HR budgets to decline in 2018 as challenges increase, research suggests

6 Mar 2018 By Marianne Calnan

Practitioners must 'develop talent and use resources efficiently', say experts, with staffing down 1 per cent

HR departments’ budgets are expected to decline by 0.7 per cent this year, leaving organisations to develop their capabilities and confront risks in 2018 with reduced HR staffing levels, new strategic research shows.

The Hackett Group’s 2018 key issues study revealed that just shy of half (49 per cent) of HR professionals believe they can reduce their HR operating cost without impairing effectiveness, despite the pace of budgetary decline increasing from 0.2 per cent last year. Staffing is expected to fall by 1 per cent.

For the CHRO Agenda: Enabling Digital Transformation Takes Center Stage report, in late 2017 the intellectual property-based strategic consultancy surveyed 160 HR leaders at large companies with annual revenue of £721m on their strategic priorities and initiatives for 2018. 

Gail Khan, head of HR at Young & Co Brewery, told People Management that HR’s declining budgets have led to “challenging the way we spend allocated budget to ensure we get the best value possible from any investment”.

Around 62 per cent of HR respondents said they wanted to adapt their organisation’s talent management strategy and processes to support the changing needs of businesses. 

Meanwhile, 51 per cent of overall respondents said they endeavour to leverage technology to improve the efficiency and effectiveness of their HR services and boost talent management capabilities this year. 

More than 82 per cent expected digital transformation to fundamentally change their organisation’s operating model, compared to 79 per cent in 2017. And 88 per cent expected it to result in a step-change in performance improvement.

In addition, nine in 10 HR executives said that digital transformation – including social media collaboration and mobile computing – will play a key role in fundamentally changing how HR services are delivered over the next three to five years.  

However, few organisations were prepared for this transformation. Just 40 per cent were confident that they had the resources to execute their digital transformation strategy, and 46 per cent indicated that their company had the necessary resources and skills for such technology.

On the other hand, 56 per cent felt their HR function had developed – and was executing – a digital transformation strategy.

Technology’s continued role in HR and business more widely was seen as an opportunity to reduce costs in the long term and boost productivity. 

Tracey Hudson, South Warwickshire director of The HR Dept, told People Management she believed digital transformation meant companies could constantly create new ideas to help improve what they do and how they do it.

Hudson said: “The more we automate systems, the more cost savings can be made. From an HR perspective… we want to make sure we keep [employees’] skills and knowledge in our business, which means we need to make businesses the best places to work.”

The research found gaps in resources and skills at HR organisations, and shortfalls in HR’s ability to support enterprise goals. 

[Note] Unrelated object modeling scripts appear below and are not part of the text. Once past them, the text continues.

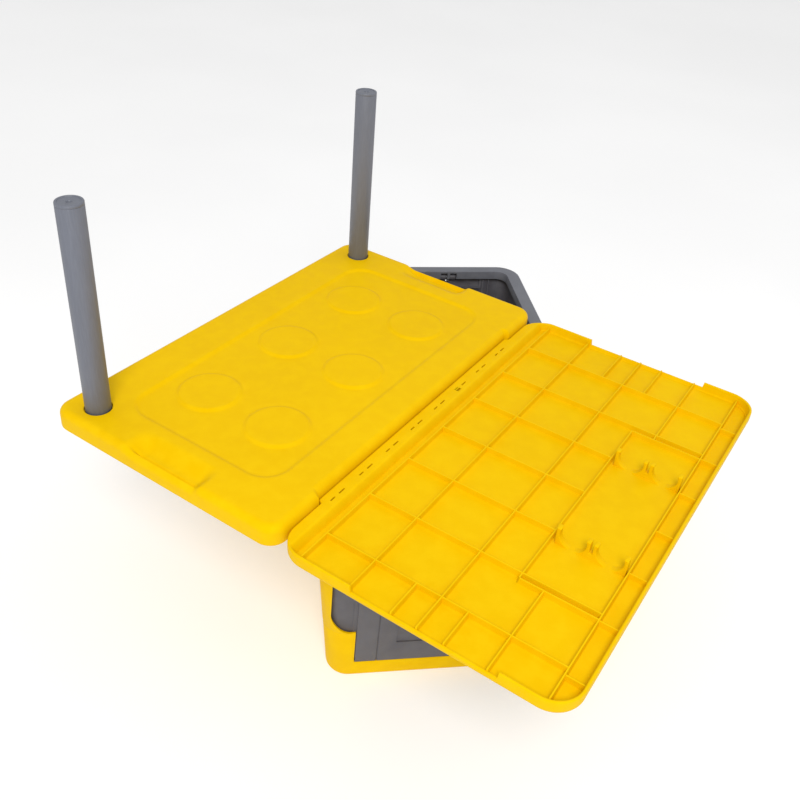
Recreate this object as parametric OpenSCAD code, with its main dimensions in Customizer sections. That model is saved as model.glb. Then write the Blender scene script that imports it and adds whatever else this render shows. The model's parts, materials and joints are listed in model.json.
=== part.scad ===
// Folding storage crate with a fold-out table lid and plug-in legs.
// The lid lies upside-down across the crate, opened flat, with both legs standing in the leaf.
// Row frame: origin on the floor under the crate's centre, X across the crate, Y along it.
// Lid frame: origin on the hinge line at the table face, X from leaf to lid, Y along the hinge.

/* [Crate] */
// Width across the rim
crate_w = 312; // [300:1:330]
// Length along the rim
crate_l = 507; // [500:1:530]
// Height of the crate with its walls up
crate_h = 244; // [225:1:250]
// Width of the flat rim band
rim_band = 18; // [17:0.5:20]
// How much narrower each side is at the floor than under the rim
wall_taper = 16; // [10:1:18]
// Thickness of the moulded walls
wall_t = 2.5; // [2:0.1:2.8]

/* [Table lid] */
// Length of both panels along the hinge
panel_l = 500; // [490:1:510]
// Distance from the hinge line to the lid's outer edge
lid_w = 287; // [285:1:295]
// Distance from the hinge line to the leaf's outer edge
leaf_w = 290; // [285:1:295]
// Corner radius of the lid
lid_r = 28; // [24:1:32]
// Corner radius of the leaf
leaf_r = 18; // [16:1:32]
// Thickness of the closed leaf
leaf_t = 23.5; // [22:0.5:26]
// Height of the lid tray's outer wall
tray_h = 14; // [13:0.5:15]
// Height of the stiffening ribs
rib_h = 9.5; // [8:0.5:11]

/* [Legs] */
// Outer diameter of a leg
leg_d = 26; // [25:0.5:27]
// Length of a leg standing out of the leaf
leg_out = 225; // [200:1:230]
// Distance of the legs from the hinge line
leg_x = 253; // [250:1:256]
// Distance of the legs from the middle of the leaf
leg_y = 222; // [218:1:225]

/* [Place of the lid on the crate] */
// Turn of the lid about the vertical
lid_turn = 41.4; // [35:0.1:45]
// Hinge line's middle, across the crate
seam_x = -28.1; // [-35:0.1:-20]
// Hinge line's middle, along the crate
seam_y = -95.8; // [-100:0.1:-90]

/* [Hidden] */
$fn = 64;

yellow = "#F2BE00";
grey = "#6C6C76";
steel = "#B8BCC2";
eps = 0.01;

// Crate walls
rim_overhang = 3.5;
corner_r = 25;
band_h = 23;
base_inset = 0.8;
post_inset = base_inset + wall_t + 0.2;
post_t = 2.2;
mid_h = 0.655 * crate_h;
panel_half = 107;
window_half = 134.5;
side_h = 74.5;
sweep_r = 25;
post_reach = 140;
clip_back = 3.2;
clip_out = [4, 5.4];
clip_up_y = [-60, 0, 60];
clip_down_y = [-90, -30, 30, 90];
rod_l = 208;
rod_in = wall_t + 3.6;
lean = atan(wall_taper / crate_h);
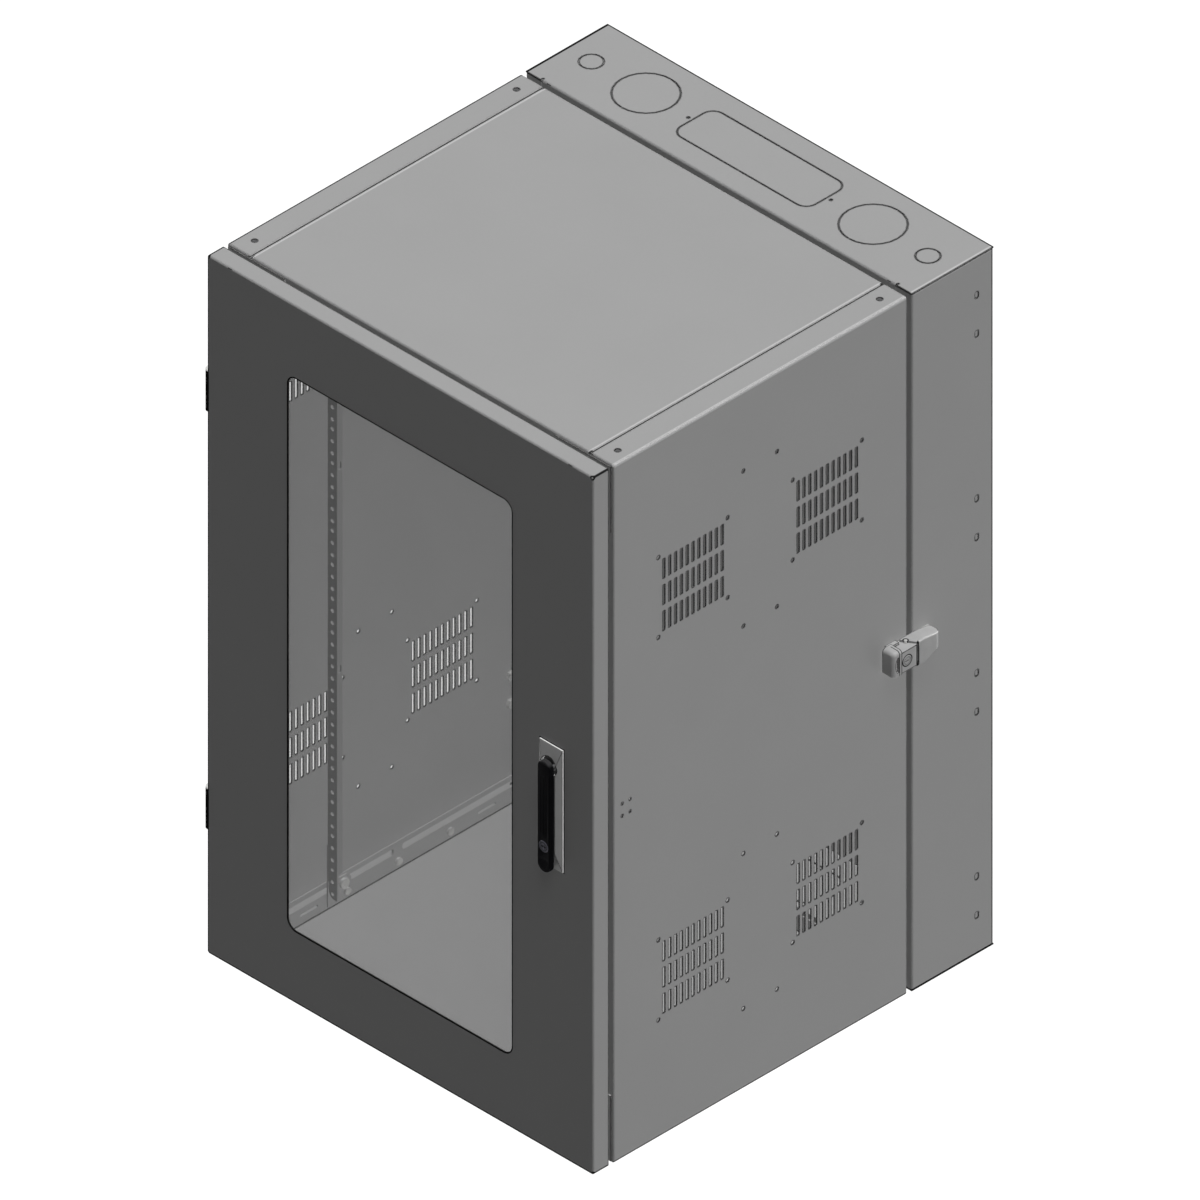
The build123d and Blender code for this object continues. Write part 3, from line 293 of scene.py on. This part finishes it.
def long_corners(coat, x, y, z):
    """1 along the folds and edges where two outer faces of the closed cabinet turn apart."""
    left, right = x - LEFT, RIGHT - x
    front, rear = y - FRONT, REAR - y
    bottom, top = z - BOTTOM, TOP - z
    folded = coat.smallest(coat.smallest(left + front, front + bottom), bottom + right)
    folded = coat.smallest(folded, coat.smallest(left + top, right + rear))
    corner = coat.smallest(folded, rear + top + 0.5 * FOLD)
    return coat.ramp(1.3 * FOLD, 1.1 * FOLD, corner)


def seam_groove_shade(coat):
    """Painted shade: 1 down in the grooves where the strips meet the top and bottom panels."""
    beside = coat.ramp(SEAM_GROOVE, 0.8 * SEAM_GROOVE, (coat.along("X").absolute() - SEAM_X).absolute())
    height = coat.along("Z").absolute()
    mouth = (cad_high.z - 0.0005, cad_high.z - 0.0008)
    foot = (cad_high.z - SHEET, cad_high.z - 0.85 * SHEET)
    return beside * coat.ramp(*mouth, height) * coat.ramp(*foot, height)


def bright_folds(coat, x, y, z):
    """1 on the soft folds that catch the light along the top, beside the strips and down the sides."""
    half_width = 0.0012
    skin = (0.0012, 0.0008)
    top = TOP - z.absolute()
    over_side = coat.ramp(1.5 * FOLD, 1.3 * FOLD, (RIGHT - x) + top)
    beside_strip = band(coat, x.absolute(), SEAM_X - SEAM_GROOVE, half_width)
    beside_strip = beside_strip * coat.ramp(*skin, top) * coat.ramp(BODY_BACK, BODY_BACK - 0.001, y)
    behind_door = coat.ramp(BODY_FRONT - 0.0006, BODY_FRONT - 0.0002, y)
    return coat.largest(over_side, beside_strip) * behind_door


def door_corners(coat, x, y, z):
    """Painted shade: 1 along the open corners of the door's folded edges, and in the relief holes at their
    ends.
    """
    edge, notch, hole, skin = (0.0022, 0.0017), (0.0062, 0.0056), (0.0130, 0.0120), (0.0010, 0.0013)
    across = RIGHT - x.absolute()
    upright = TOP - z.absolute()
    from_front = y - FRONT
    beyond = across + upright + from_front
    inside = coat.ramp(*skin, coat.smallest(coat.smallest(across, upright), from_front))
    ends = coat.largest(coat.ramp(*notch, beyond), coat.ramp(*hole, beyond) * inside)
    return coat.largest(coat.ramp(*edge, across + upright), ends)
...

To help boost productivity levels among HR teams, Khan said developing internal talent played a key role: “Developing staff allows us to use the resources we have more efficiently by engaging existing workforces. Initiatives that support greater employee engagement and good work-life balance can also lead to productivity and efficiency improvements.”

Overall, the top projected risk identified by 75 per cent of respondents for the coming year was cyber and information security, followed by access to critical talent (74 per cent) and intensified competition (69 per cent). 

Regulatory risk featured as a risk for 43 per cent, disruptive innovation for 52 per cent, and IP theft and industrial espionage for 38 per cent. These risks were significantly higher than the previous year.